Entries from a dataset
····················

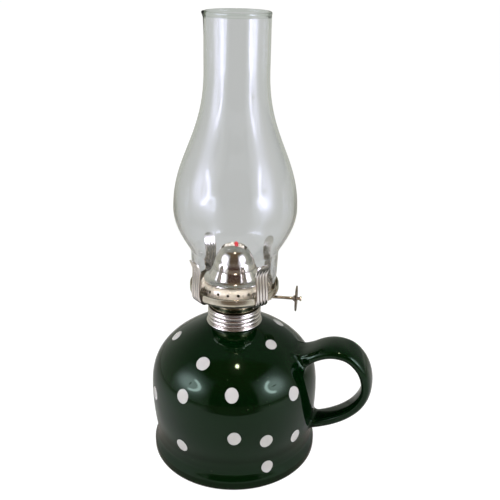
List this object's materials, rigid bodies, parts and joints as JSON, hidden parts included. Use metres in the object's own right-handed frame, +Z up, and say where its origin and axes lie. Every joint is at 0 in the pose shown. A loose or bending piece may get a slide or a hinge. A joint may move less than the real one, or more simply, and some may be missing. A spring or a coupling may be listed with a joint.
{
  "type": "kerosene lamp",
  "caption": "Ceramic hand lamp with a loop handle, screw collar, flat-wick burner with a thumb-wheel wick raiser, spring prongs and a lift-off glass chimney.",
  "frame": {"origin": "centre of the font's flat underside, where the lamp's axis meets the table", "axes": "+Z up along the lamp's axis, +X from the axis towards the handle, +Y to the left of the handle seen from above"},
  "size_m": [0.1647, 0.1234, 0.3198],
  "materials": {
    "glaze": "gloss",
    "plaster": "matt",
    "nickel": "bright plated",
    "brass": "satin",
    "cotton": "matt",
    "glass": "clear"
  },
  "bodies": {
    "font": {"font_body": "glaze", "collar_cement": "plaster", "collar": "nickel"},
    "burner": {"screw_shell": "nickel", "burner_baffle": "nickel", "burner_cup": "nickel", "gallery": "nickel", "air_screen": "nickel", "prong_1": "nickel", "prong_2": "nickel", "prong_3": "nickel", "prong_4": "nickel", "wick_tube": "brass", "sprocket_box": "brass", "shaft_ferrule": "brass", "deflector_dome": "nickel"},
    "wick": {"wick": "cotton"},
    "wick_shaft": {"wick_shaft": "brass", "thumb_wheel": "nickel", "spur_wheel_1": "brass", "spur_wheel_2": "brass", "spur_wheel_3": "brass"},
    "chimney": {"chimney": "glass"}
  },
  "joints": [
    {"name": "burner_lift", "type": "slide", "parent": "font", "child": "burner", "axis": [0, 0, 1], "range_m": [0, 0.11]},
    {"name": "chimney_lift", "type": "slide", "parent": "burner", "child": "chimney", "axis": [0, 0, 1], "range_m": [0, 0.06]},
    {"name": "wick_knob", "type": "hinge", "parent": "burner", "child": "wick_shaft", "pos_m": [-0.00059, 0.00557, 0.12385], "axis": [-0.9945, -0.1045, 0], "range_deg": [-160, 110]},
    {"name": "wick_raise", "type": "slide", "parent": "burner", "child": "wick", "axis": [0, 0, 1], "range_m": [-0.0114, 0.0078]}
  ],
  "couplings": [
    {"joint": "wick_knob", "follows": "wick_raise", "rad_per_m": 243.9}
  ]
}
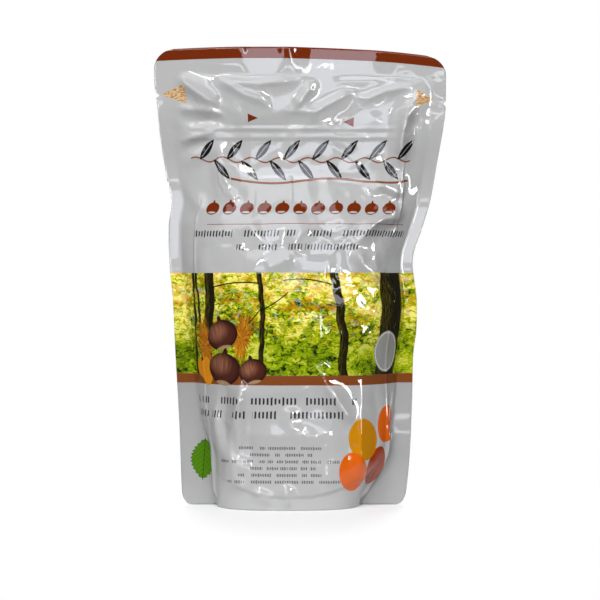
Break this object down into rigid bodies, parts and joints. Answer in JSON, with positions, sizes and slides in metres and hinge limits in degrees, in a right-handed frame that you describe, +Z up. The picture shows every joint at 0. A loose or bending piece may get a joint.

····················

WHAT YOU HAVE TO DO:
Look through the lines above and collect those with the word "where".

CORRECT RESPONSE:
List this object's materials, rigid bodies, parts and joints as JSON, hidden parts included. Use metres in the object's own right-handed frame, +Z up, and say where its origin and axes lie. Every joint is at 0 in the pose shown. A loose or bending piece may get a slide or a hinge. A joint may move less than the real one, or more simply, and some may be missing. A spring or a coupling may be listed with a joint.
  "frame": {"origin": "centre of the font's flat underside, where the lamp's axis meets the table", "axes": "+Z up along the lamp's axis, +X from the axis towards the handle, +Y to the left of the handle seen from above"},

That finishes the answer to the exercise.